"""

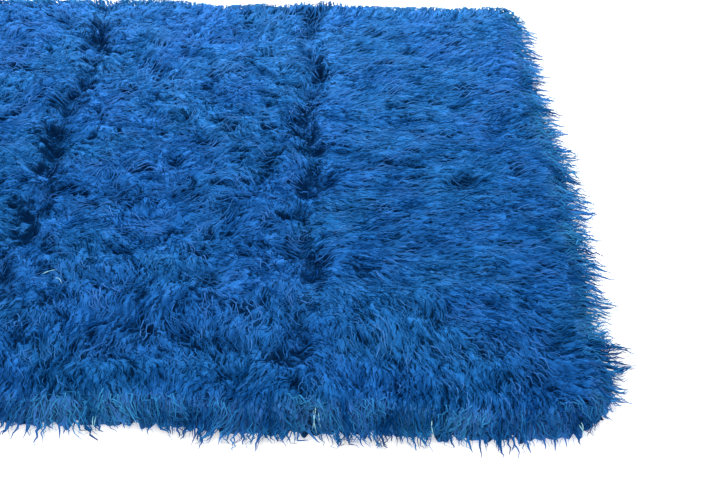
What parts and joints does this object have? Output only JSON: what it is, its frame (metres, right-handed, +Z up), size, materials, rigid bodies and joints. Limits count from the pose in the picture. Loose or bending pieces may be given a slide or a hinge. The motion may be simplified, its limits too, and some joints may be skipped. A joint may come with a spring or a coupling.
{
  "type": "long-pile wool shag rug",
  "caption": "Long-pile wool rug lying flat: a rounded rectangle whose combed pile is parted along old fold lines, with soft pointed locks lying out all round its rim.",
  "frame": {"origin": "on the floor, under the middle of the rug", "axes": "+X along the rug, +Y across it, +Z up out of the pile"},
  "size_m": [2.16, 1.4, 0.0551],
  "materials": {
    "wool_pile": "long shaggy wool pile in vivid cobalt blue, dark in the partings and lighter along the tips of the locks, with a soft dry sheen"
  },
  "bodies": {
    "root": {"shag_rug": "wool_pile"}
  },
  "joints": []
}
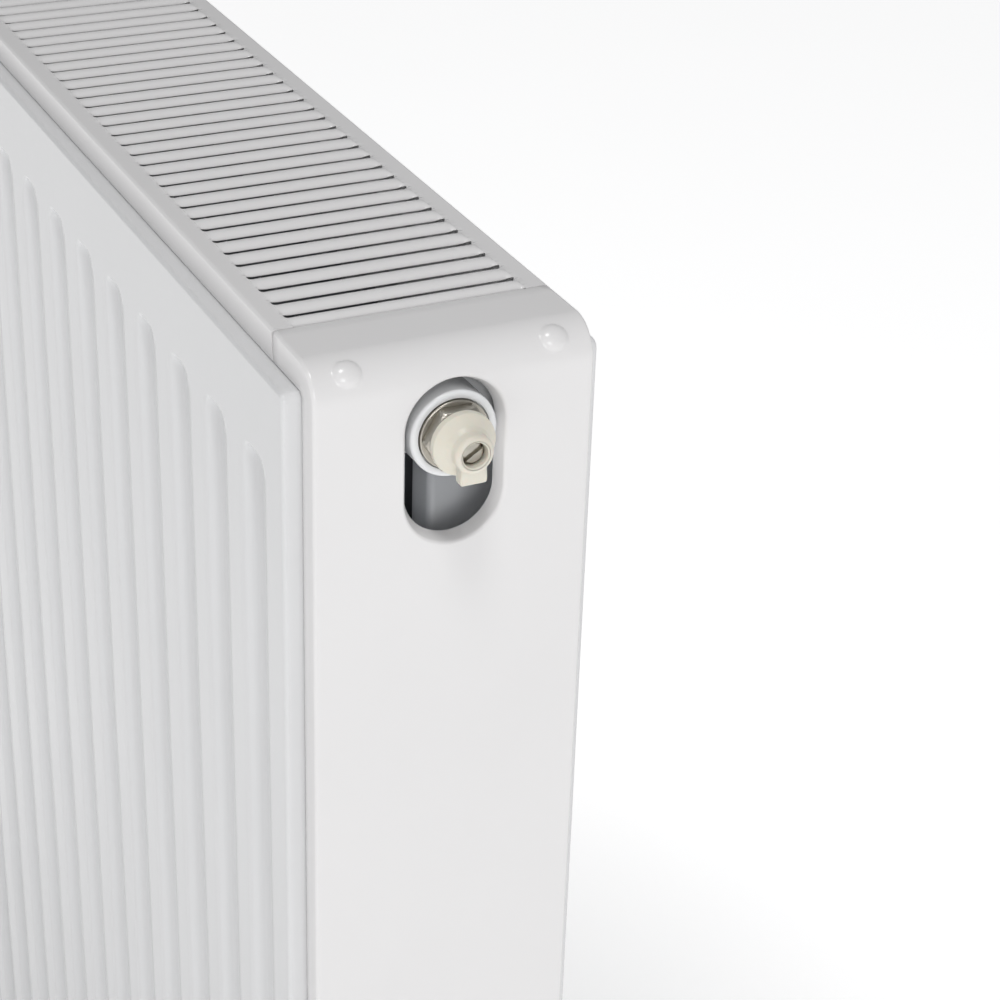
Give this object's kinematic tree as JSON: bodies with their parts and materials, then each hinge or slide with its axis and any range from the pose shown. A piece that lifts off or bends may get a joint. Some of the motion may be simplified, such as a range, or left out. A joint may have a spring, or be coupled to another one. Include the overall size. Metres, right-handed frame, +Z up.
{
  "type": "panel radiator with air vent",
  "caption": "Double-panel steel radiator with corrugated convectors, slotted top grille, lift-off end covers and a manual air vent in its top end tapping.",
  "frame": {"origin": "under the middle of the overall box, on the floor line of the two panels", "axes": "+X along the radiator to the end with the air vent, -Y to the room, +Y to the wall, +Z up"},
  "size_m": [0.614, 0.11, 0.6],
  "materials": {
    "panel_enamel": "white powder coat, satin",
    "casing_enamel": "white powder coat, satin",
    "convector_enamel": "thin white coat",
    "tapping_enamel": "white powder coat over a turned ring",
    "nickel_plate": "nickel plated brass, turned",
    "outlet_plastic": "moulded cream plastic",
    "seal_rubber": "black rubber"
  },
  "bodies": {
    "radiator": {"front_panel_outer_sheet": "panel_enamel", "front_panel_inner_sheet": "panel_enamel", "rear_panel_outer_sheet": "panel_enamel", "rear_panel_inner_sheet": "panel_enamel", "front_convector": "convector_enamel", "rear_convector": "convector_enamel", "top_right_tapping_tee": "tapping_enamel", "top_left_tapping_tee": "tapping_enamel", "bottom_right_tapping_tee": "tapping_enamel", "bottom_left_tapping_tee": "tapping_enamel", "upper_right_hanging_lug": "panel_enamel", "lower_right_hanging_lug": "panel_enamel", "upper_left_hanging_lug": "panel_enamel", "lower_left_hanging_lug": "panel_enamel", "vent_plug": "nickel_plate", "blanking_plug": "nickel_plate", "vent_plug_seal": "seal_rubber", "blanking_plug_seal": "seal_rubber"},
    "grille": {"top_grille": "casing_enamel"},
    "right_cover": {"right_end_cover": "casing_enamel"},
    "left_cover": {"left_end_cover": "casing_enamel"},
    "outlet": {"vent_outlet": "outlet_plastic"},
    "screw_seal": {"bleed_screw_seal": "seal_rubber"},
    "screw": {"bleed_screw": "nickel_plate"}
  },
  "joints": [
    {"name": "grille_lift", "type": "slide", "parent": "radiator", "child": "grille", "axis": [0, 0, 1], "range_m": [0, 0.06]},
    {"name": "right_cover_pull", "type": "slide", "parent": "radiator", "child": "right_cover", "axis": [1, 0, 0], "range_m": [0, 0.06]},
    {"name": "left_cover_pull", "type": "slide", "parent": "radiator", "child": "left_cover", "axis": [-1, 0, 0], "range_m": [0, 0.06]},
    {"name": "outlet_swivel", "type": "hinge", "parent": "radiator", "child": "outlet", "pos_m": [0.293, -0.004, 0.5718], "axis": [1, 0, 0], "continuous": true},
    {"name": "screw_advance", "type": "slide", "parent": "radiator", "child": "screw_seal", "axis": [1, 0, 0], "range_m": [0, 0.001]},
    {"name": "screw_turn", "type": "hinge", "parent": "screw_seal", "child": "screw", "pos_m": [0.293, -0.004, 0.5718], "axis": [1, 0, 0], "range_deg": [0, 360]}
  ],
  "couplings": [
    {"joint": "screw_turn", "follows": "screw_advance", "rad_per_m": 6283.2}
  ]
}
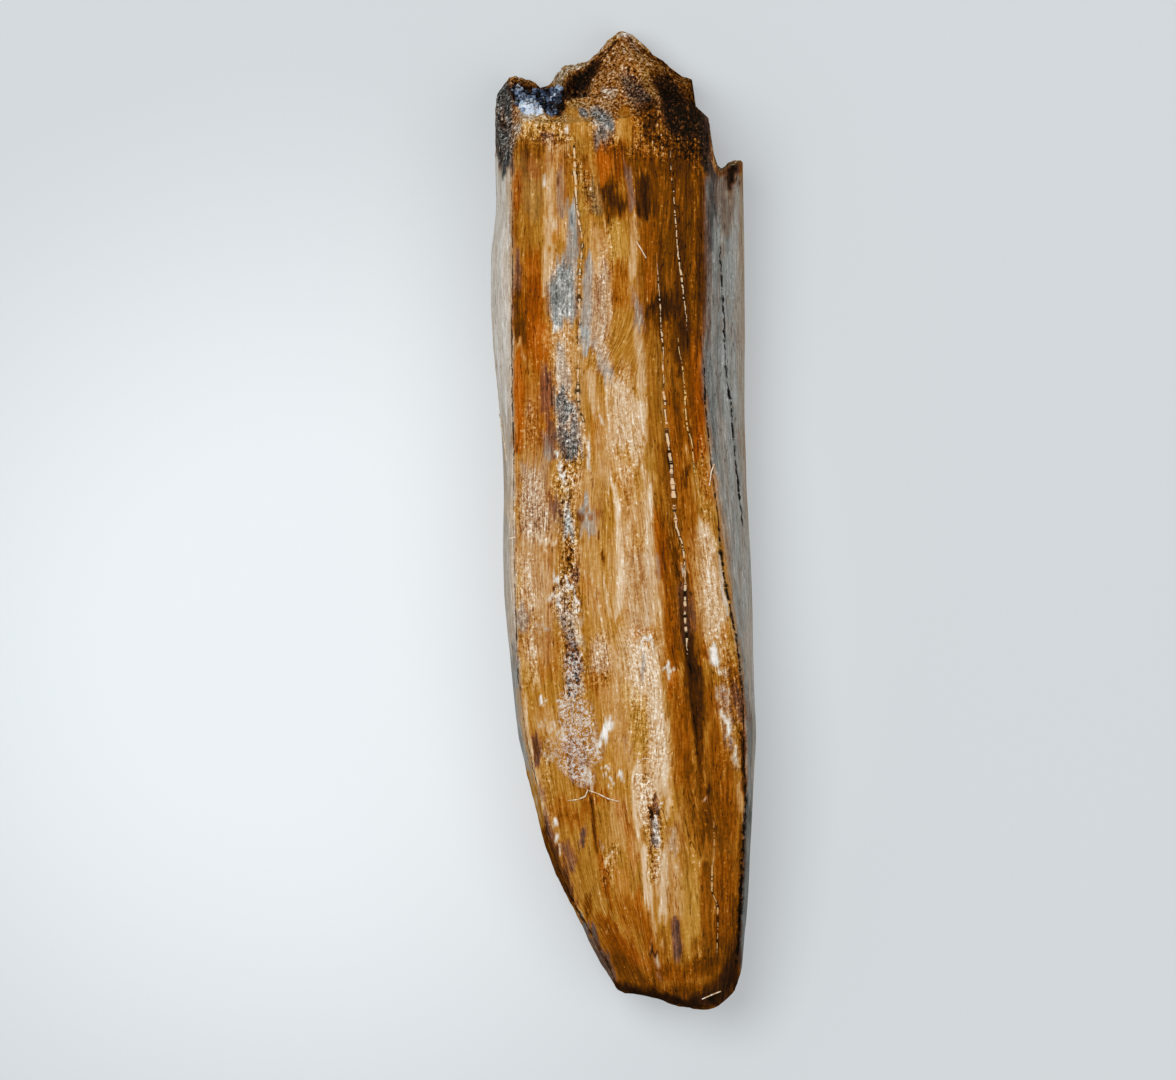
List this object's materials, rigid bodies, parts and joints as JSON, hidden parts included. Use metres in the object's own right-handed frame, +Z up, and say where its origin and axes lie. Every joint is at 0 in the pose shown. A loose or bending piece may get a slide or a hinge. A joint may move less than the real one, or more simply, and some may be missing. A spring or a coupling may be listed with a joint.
{
  "type": "fossil tyrannosaur tooth",
  "caption": "Long worn fossil tooth lying on its back, with a serrated ridge down its front face, a slanting broken base with a crystal-lined hollow, and a blunt worn tip.",
  "frame": {"origin": "on the surface the tooth lies on, under the middle of its box", "axes": "+Y along the length from the worn tip to the broken base, +Z up out of the serrated front face, +X to the right of that face"},
  "size_m": [0.0072, 0.0266, 0.0055],
  "materials": {
    "fossil_enamel": "satin, mineral-stained amber, brown and cream streaks over grey flanks",
    "crystal_crust": "small glassy crystals, pale blue-white on near black"
  },
  "bodies": {
    "root": {"tooth": "fossil_enamel", "pulp_hollow_crystals": "crystal_crust"}
  },
  "joints": []
}
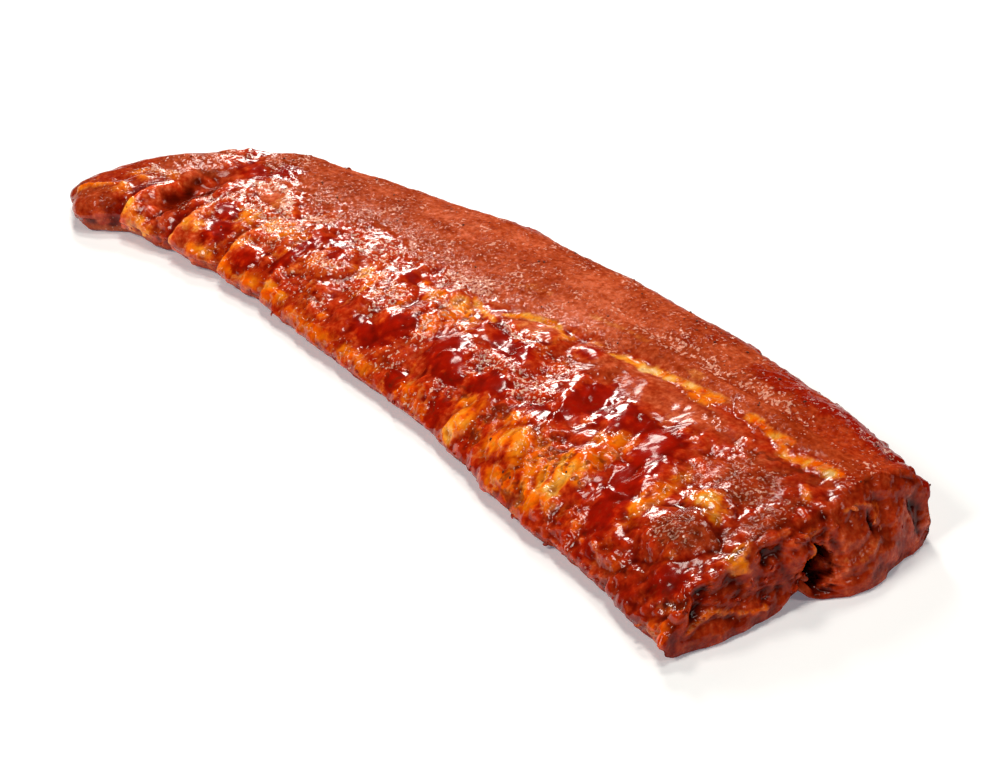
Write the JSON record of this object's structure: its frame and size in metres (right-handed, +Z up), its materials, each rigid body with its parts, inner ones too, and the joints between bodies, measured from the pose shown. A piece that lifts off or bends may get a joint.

"""

(SHORT PROBLEM):
Your task is to give the records above again, exactly.

(THE RESPONSE):
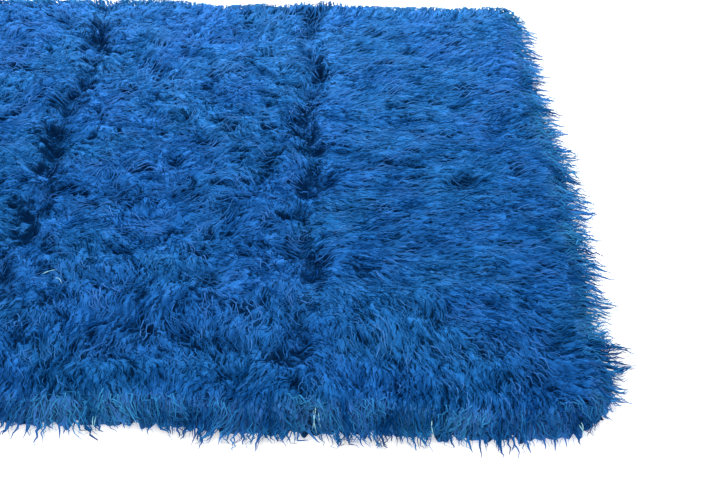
What parts and joints does this object have? Output only JSON: what it is, its frame (metres, right-handed, +Z up), size, materials, rigid bodies and joints. Limits count from the pose in the picture. Loose or bending pieces may be given a slide or a hinge. The motion may be simplified, its limits too, and some joints may be skipped. A joint may come with a spring or a coupling.
{
  "type": "long-pile wool shag rug",
  "caption": "Long-pile wool rug lying flat: a rounded rectangle whose combed pile is parted along old fold lines, with soft pointed locks lying out all round its rim.",
  "frame": {"origin": "on the floor, under the middle of the rug", "axes": "+X along the rug, +Y across it, +Z up out of the pile"},
  "size_m": [2.16, 1.4, 0.0551],
  "materials": {
    "wool_pile": "long shaggy wool pile in vivid cobalt blue, dark in the partings and lighter along the tips of the locks, with a soft dry sheen"
  },
  "bodies": {
    "root": {"shag_rug": "wool_pile"}
  },
  "joints": []
}
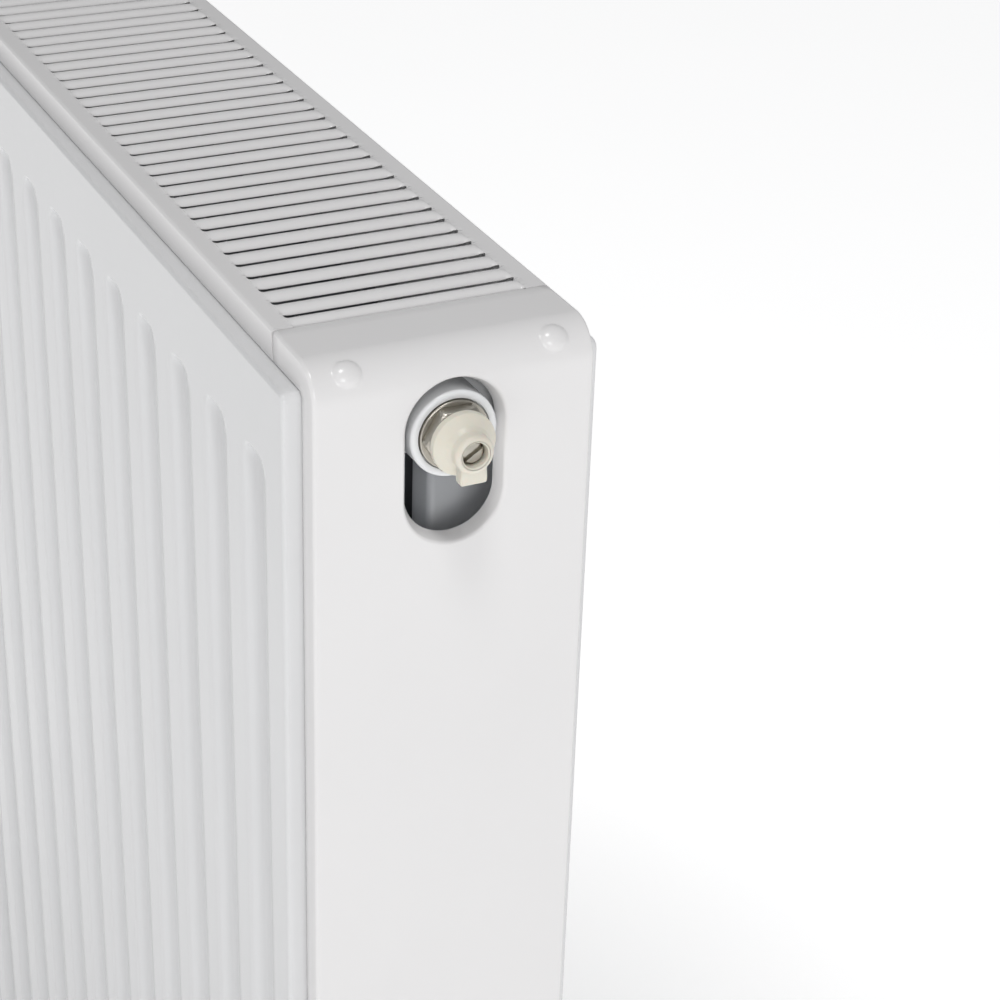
Give this object's kinematic tree as JSON: bodies with their parts and materials, then each hinge or slide with its axis and any range from the pose shown. A piece that lifts off or bends may get a joint. Some of the motion may be simplified, such as a range, or left out. A joint may have a spring, or be coupled to another one. Include the overall size. Metres, right-handed frame, +Z up.
{
  "type": "panel radiator with air vent",
  "caption": "Double-panel steel radiator with corrugated convectors, slotted top grille, lift-off end covers and a manual air vent in its top end tapping.",
  "frame": {"origin": "under the middle of the overall box, on the floor line of the two panels", "axes": "+X along the radiator to the end with the air vent, -Y to the room, +Y to the wall, +Z up"},
  "size_m": [0.614, 0.11, 0.6],
  "materials": {
    "panel_enamel": "white powder coat, satin",
    "casing_enamel": "white powder coat, satin",
    "convector_enamel": "thin white coat",
    "tapping_enamel": "white powder coat over a turned ring",
    "nickel_plate": "nickel plated brass, turned",
    "outlet_plastic": "moulded cream plastic",
    "seal_rubber": "black rubber"
  },
  "bodies": {
    "radiator": {"front_panel_outer_sheet": "panel_enamel", "front_panel_inner_sheet": "panel_enamel", "rear_panel_outer_sheet": "panel_enamel", "rear_panel_inner_sheet": "panel_enamel", "front_convector": "convector_enamel", "rear_convector": "convector_enamel", "top_right_tapping_tee": "tapping_enamel", "top_left_tapping_tee": "tapping_enamel", "bottom_right_tapping_tee": "tapping_enamel", "bottom_left_tapping_tee": "tapping_enamel", "upper_right_hanging_lug": "panel_enamel", "lower_right_hanging_lug": "panel_enamel", "upper_left_hanging_lug": "panel_enamel", "lower_left_hanging_lug": "panel_enamel", "vent_plug": "nickel_plate", "blanking_plug": "nickel_plate", "vent_plug_seal": "seal_rubber", "blanking_plug_seal": "seal_rubber"},
    "grille": {"top_grille": "casing_enamel"},
    "right_cover": {"right_end_cover": "casing_enamel"},
    "left_cover": {"left_end_cover": "casing_enamel"},
    "outlet": {"vent_outlet": "outlet_plastic"},
    "screw_seal": {"bleed_screw_seal": "seal_rubber"},
    "screw": {"bleed_screw": "nickel_plate"}
  },
  "joints": [
    {"name": "grille_lift", "type": "slide", "parent": "radiator", "child": "grille", "axis": [0, 0, 1], "range_m": [0, 0.06]},
    {"name": "right_cover_pull", "type": "slide", "parent": "radiator", "child": "right_cover", "axis": [1, 0, 0], "range_m": [0, 0.06]},
    {"name": "left_cover_pull", "type": "slide", "parent": "radiator", "child": "left_cover", "axis": [-1, 0, 0], "range_m": [0, 0.06]},
    {"name": "outlet_swivel", "type": "hinge", "parent": "radiator", "child": "outlet", "pos_m": [0.293, -0.004, 0.5718], "axis": [1, 0, 0], "continuous": true},
    {"name": "screw_advance", "type": "slide", "parent": "radiator", "child": "screw_seal", "axis": [1, 0, 0], "range_m": [0, 0.001]},
    {"name": "screw_turn", "type": "hinge", "parent": "screw_seal", "child": "screw", "pos_m": [0.293, -0.004, 0.5718], "axis": [1, 0, 0], "range_deg": [0, 360]}
  ],
  "couplings": [
    {"joint": "screw_turn", "follows": "screw_advance", "rad_per_m": 6283.2}
  ]
}
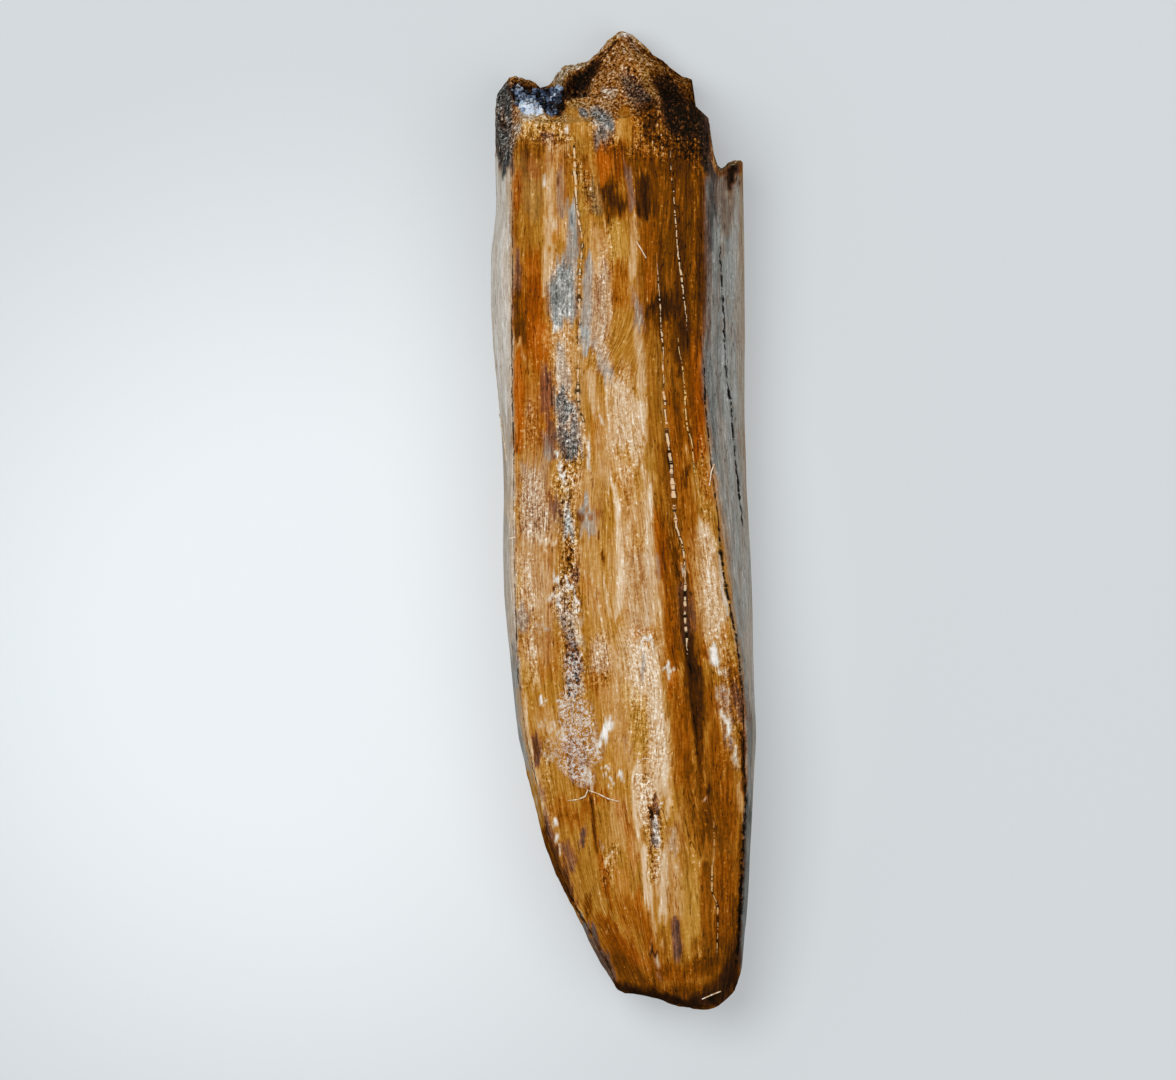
List this object's materials, rigid bodies, parts and joints as JSON, hidden parts included. Use metres in the object's own right-handed frame, +Z up, and say where its origin and axes lie. Every joint is at 0 in the pose shown. A loose or bending piece may get a slide or a hinge. A joint may move less than the real one, or more simply, and some may be missing. A spring or a coupling may be listed with a joint.
{
  "type": "fossil tyrannosaur tooth",
  "caption": "Long worn fossil tooth lying on its back, with a serrated ridge down its front face, a slanting broken base with a crystal-lined hollow, and a blunt worn tip.",
  "frame": {"origin": "on the surface the tooth lies on, under the middle of its box", "axes": "+Y along the length from the worn tip to the broken base, +Z up out of the serrated front face, +X to the right of that face"},
  "size_m": [0.0072, 0.0266, 0.0055],
  "materials": {
    "fossil_enamel": "satin, mineral-stained amber, brown and cream streaks over grey flanks",
    "crystal_crust": "small glassy crystals, pale blue-white on near black"
  },
  "bodies": {
    "root": {"tooth": "fossil_enamel", "pulp_hollow_crystals": "crystal_crust"}
  },
  "joints": []
}
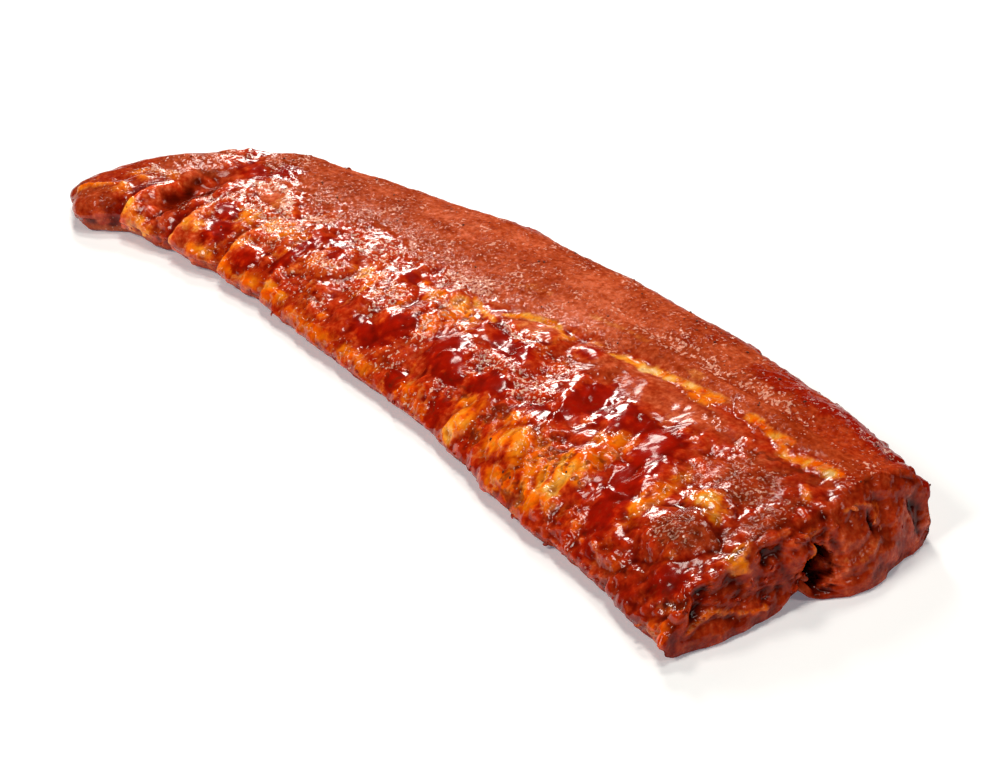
Write the JSON record of this object's structure: its frame and size in metres (right-handed, +Z up), its materials, each rigid body with its parts, inner ones too, and the joints between bodies, measured from the pose shown. A piece that lifts off or bends may get a joint.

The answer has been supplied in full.